- _Entries with model source code_:
········
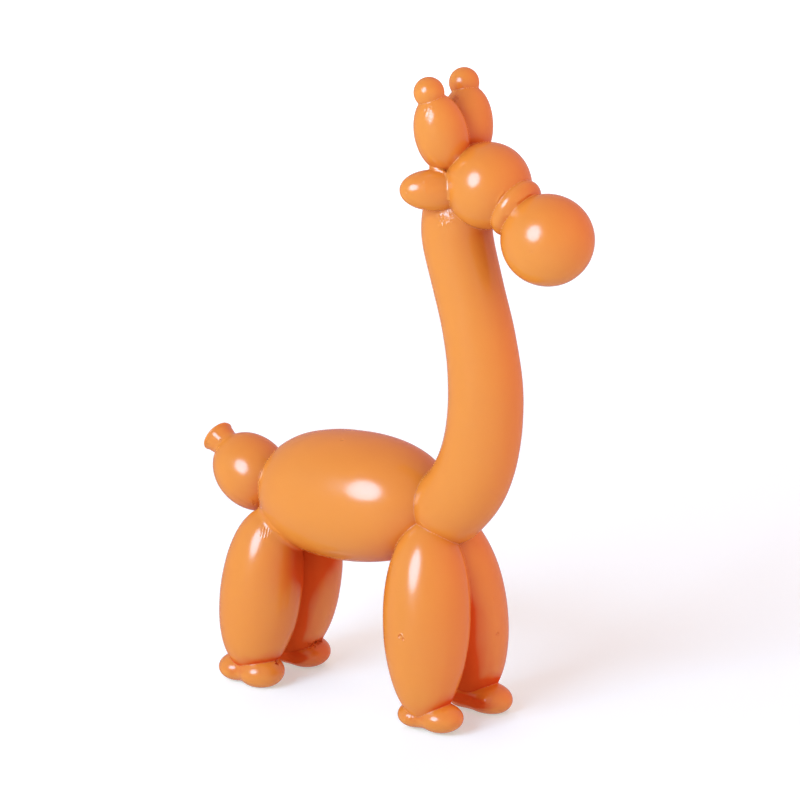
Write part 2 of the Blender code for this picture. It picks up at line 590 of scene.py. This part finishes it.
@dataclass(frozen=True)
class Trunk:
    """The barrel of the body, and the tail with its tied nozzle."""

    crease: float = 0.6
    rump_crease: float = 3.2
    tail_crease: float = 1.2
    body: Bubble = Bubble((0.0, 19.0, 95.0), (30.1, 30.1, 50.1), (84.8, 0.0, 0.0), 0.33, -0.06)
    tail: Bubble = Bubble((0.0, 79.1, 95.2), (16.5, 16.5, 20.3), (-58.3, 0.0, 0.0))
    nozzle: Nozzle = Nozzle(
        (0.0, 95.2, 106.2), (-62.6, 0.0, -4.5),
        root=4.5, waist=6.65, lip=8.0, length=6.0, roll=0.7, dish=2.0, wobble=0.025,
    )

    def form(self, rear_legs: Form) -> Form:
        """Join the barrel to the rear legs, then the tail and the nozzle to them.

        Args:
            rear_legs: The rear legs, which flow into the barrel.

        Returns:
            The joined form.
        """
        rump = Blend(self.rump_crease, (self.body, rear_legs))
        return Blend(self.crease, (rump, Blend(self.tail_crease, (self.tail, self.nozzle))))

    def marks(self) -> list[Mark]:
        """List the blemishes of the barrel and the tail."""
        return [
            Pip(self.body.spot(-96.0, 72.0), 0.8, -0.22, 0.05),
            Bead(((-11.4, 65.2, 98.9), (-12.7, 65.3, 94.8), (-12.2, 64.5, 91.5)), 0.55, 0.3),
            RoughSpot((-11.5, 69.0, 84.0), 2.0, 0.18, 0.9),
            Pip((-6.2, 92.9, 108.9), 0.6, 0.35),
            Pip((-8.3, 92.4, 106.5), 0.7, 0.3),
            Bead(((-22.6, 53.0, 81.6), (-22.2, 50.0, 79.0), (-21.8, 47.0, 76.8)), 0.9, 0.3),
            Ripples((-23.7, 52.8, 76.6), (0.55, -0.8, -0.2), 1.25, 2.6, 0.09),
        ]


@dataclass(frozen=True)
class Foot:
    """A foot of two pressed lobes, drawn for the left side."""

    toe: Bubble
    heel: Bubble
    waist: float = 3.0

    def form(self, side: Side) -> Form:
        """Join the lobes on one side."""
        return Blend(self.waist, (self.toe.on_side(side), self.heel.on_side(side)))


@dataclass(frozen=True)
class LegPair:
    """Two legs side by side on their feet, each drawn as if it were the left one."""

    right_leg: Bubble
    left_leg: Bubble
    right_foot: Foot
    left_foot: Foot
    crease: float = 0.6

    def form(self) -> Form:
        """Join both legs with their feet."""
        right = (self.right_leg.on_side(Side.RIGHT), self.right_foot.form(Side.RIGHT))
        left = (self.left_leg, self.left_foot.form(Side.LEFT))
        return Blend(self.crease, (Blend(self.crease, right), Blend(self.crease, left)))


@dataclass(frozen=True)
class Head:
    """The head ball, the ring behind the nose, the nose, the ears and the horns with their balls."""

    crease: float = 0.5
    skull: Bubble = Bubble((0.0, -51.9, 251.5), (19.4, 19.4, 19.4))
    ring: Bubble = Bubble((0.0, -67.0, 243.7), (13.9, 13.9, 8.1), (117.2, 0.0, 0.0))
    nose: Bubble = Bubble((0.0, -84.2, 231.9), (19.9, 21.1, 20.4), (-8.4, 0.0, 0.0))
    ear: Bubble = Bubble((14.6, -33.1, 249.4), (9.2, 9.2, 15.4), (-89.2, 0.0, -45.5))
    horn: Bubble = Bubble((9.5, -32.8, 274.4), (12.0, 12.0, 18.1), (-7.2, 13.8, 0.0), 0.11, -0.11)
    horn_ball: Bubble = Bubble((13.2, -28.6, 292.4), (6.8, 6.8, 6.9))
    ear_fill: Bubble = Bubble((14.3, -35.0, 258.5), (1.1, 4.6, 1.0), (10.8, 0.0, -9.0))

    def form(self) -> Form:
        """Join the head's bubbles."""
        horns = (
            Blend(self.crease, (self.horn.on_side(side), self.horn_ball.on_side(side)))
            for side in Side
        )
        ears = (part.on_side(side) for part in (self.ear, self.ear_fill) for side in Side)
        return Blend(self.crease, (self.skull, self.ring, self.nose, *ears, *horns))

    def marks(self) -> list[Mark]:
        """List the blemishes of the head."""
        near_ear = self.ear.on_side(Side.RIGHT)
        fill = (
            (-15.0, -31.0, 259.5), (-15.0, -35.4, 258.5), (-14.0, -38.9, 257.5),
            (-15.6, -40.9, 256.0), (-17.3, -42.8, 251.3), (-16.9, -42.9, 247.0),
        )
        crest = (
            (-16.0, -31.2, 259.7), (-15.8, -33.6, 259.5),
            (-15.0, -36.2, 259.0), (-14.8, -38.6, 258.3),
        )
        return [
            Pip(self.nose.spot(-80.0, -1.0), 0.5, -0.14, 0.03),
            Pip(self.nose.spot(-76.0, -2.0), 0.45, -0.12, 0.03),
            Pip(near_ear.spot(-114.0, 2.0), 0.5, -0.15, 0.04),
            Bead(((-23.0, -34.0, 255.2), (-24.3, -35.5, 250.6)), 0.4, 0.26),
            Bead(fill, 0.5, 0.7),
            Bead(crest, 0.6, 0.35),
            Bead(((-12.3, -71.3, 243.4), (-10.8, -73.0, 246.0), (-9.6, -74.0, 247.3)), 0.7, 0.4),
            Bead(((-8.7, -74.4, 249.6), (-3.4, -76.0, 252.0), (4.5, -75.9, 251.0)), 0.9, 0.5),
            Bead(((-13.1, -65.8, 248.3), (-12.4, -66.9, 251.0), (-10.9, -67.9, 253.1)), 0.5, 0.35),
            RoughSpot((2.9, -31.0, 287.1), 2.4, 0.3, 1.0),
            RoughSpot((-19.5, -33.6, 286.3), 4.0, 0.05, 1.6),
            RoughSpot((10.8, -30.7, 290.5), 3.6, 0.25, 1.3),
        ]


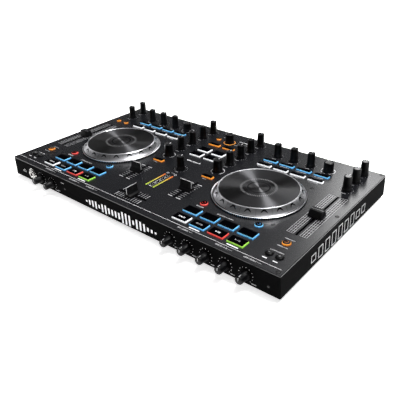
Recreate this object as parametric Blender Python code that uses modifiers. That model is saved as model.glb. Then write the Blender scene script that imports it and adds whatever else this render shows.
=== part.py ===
········
- _Exercise brief_: Quote exactly the first line of the data and every line after it through the one holding "nozzle to them.".

- _Expected answer_:
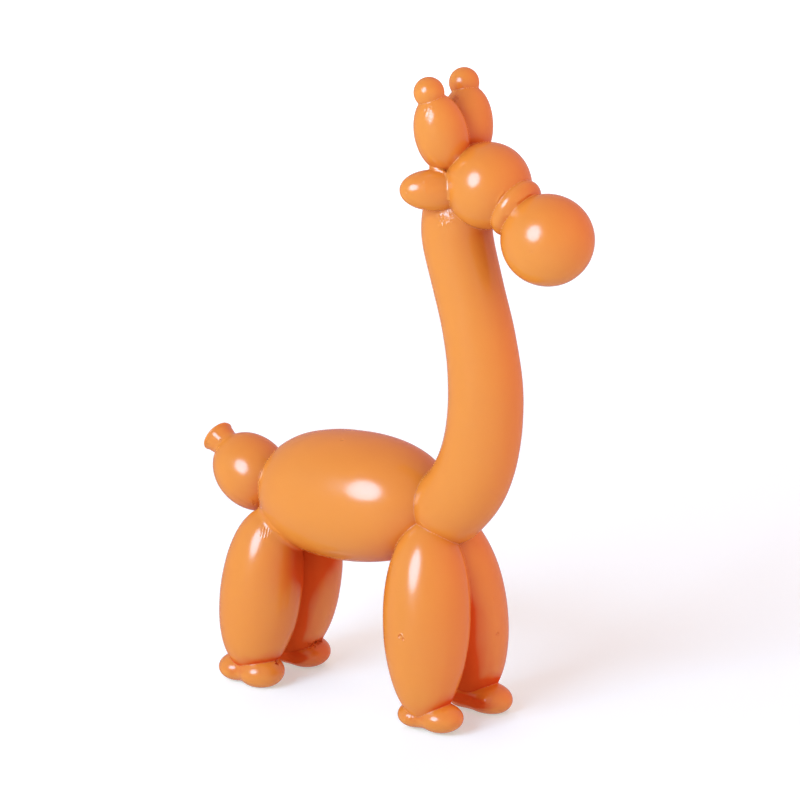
Write part 2 of the Blender code for this picture. It picks up at line 590 of scene.py. This part finishes it.
@dataclass(frozen=True)
class Trunk:
    """The barrel of the body, and the tail with its tied nozzle."""

    crease: float = 0.6
    rump_crease: float = 3.2
    tail_crease: float = 1.2
    body: Bubble = Bubble((0.0, 19.0, 95.0), (30.1, 30.1, 50.1), (84.8, 0.0, 0.0), 0.33, -0.06)
    tail: Bubble = Bubble((0.0, 79.1, 95.2), (16.5, 16.5, 20.3), (-58.3, 0.0, 0.0))
    nozzle: Nozzle = Nozzle(
        (0.0, 95.2, 106.2), (-62.6, 0.0, -4.5),
        root=4.5, waist=6.65, lip=8.0, length=6.0, roll=0.7, dish=2.0, wobble=0.025,
    )

    def form(self, rear_legs: Form) -> Form:
        """Join the barrel to the rear legs, then the tail and the nozzle to them.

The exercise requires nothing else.